長瀬産業(株)と梼原(ゆすはら)町は、『森林クレジット創出』(※1)の実証事業を目的として協定を締結しました。本事業は、脱炭素先行地域(※2)としても認定され豊かな森林資源を活かした「未来の森林づくり」に取り組む梼原町の森林管理と、地域社会の課題解決を企業の脱炭素経営支援に取り組む長瀬産業が支援・協業を行うものです。本事業では、長瀬産業が梼原町の森林資源の管理を支援するだけでなく、同社が有する技術知見や幅広い顧客ネットワークによる最新ICT技術等を活かした梼原町の地域活性化への貢献に取り組むもので、梼原町におけるサステナブルな事業共創のモデルケースづくりに取り組むものです。長瀬産業では、梼原町との協業を通じて得られたナレッジを活かし、自社のカーボンニュートラル達成はもとより、森林クレジット創出の支援や、地域社会や林業への価値提供を目的としたソリューション開発を目指します。

  • ※1本事業は、J-クレジットの種別のうち「森林吸収」を示すものです。
  • ※22030年度までに民生部門(家庭部門及び業務その他部門)の電力消費に伴うCO2排出実質ゼロを実現するとともに、運輸部門や熱利用等も含めてそのほかの温室効果ガス排出削減についても、わが国全体の2030年度目標と整合する削減を地域特性に応じて実現する地域です。
高知県梼原町と森林管理に関する連携協定書を締結

林田川流域生態系保全の取り組み

ナガセケムテックス(株)

NAGASEグループでは、生産拠点における生物多様性の保全について重要な課題であると捉えています。
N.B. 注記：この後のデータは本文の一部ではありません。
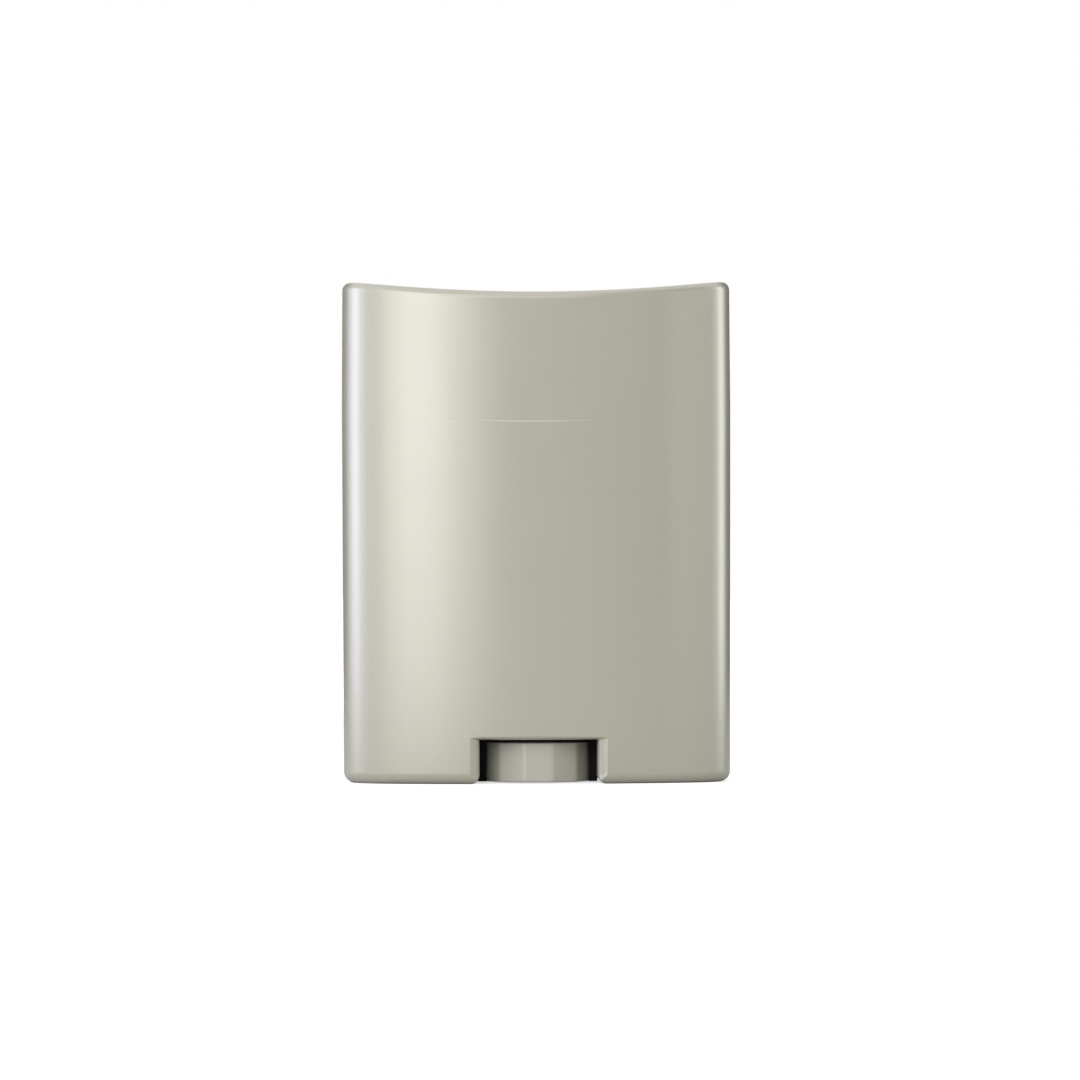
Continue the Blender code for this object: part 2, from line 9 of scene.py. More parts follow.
import bmesh
import bpy
from bpy.props import FloatProperty, FloatVectorProperty, PointerProperty
from bpy.types import Operator, Panel, PropertyGroup
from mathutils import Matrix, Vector


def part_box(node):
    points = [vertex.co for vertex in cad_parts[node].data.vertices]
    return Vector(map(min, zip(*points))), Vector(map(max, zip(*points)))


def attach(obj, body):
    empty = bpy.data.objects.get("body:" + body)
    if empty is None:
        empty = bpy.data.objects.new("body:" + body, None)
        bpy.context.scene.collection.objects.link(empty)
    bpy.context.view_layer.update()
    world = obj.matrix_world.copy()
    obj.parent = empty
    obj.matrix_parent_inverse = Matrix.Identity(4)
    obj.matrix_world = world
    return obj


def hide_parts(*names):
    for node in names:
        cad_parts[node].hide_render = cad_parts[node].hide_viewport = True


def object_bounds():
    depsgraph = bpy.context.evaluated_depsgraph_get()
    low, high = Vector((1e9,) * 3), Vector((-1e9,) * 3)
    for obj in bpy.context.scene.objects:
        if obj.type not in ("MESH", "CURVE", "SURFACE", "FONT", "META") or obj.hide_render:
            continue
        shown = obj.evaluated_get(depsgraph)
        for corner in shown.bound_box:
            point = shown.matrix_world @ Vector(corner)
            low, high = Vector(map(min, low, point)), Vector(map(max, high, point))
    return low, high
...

ナガセケムテックス(株)播磨事業所は、兵庫県揖保川支流の林田川流域に位置しており、生物多様性の保全を目的として、アユ、カワヨシノボリ、オヤニラミ(絶滅危惧種)などが生育する流域の保全活動(協力金の支払い等)を揖保川漁業協同組合とともに行っています。

NGOへの協力 生物多様性への取り組み

ナガセケムテックス(株)

NAGASEグループでは、森林の保全について重要な課題であると捉えています。ナガセケムテックス(株)では、2010年よりNPO法人タンザニア・ポレポレクラブに使用済み切手を送付し、世界遺産登録キリマンジャロ山(東アフリカ・タンザニア)での植林活動や活動の自立支援、生活改善を支援しています。

環境にやさしいサステナブルプラスチックの普及推進

NAGASEグループでは、環境にやさしいサステナブルプラスチックの普及推進について重要な課題であると捉えています。長瀬産業では、Eastman社・日本代理店として木材を原料とするバイオ材料であるTENITE™セルロースを取り扱っています。TENITE™セルロースは、FSC®(森林管理協議会)によって認証された森林から計画的に伐採した針葉樹によって製造されています。

セルロースの水酸基の一部を無水酢酸とプロピオン酸ないし酪酸で置換し、添加剤(可塑剤)を加えることで成型可能にした樹脂材料であり、バイオ材料の割合は約40%〜50%です。今後も長瀬産業では、環境にやさしいサステナブルプラスチックであるTENITE™セルロースの普及を通じて、生物多様性の保全に貢献してまいります。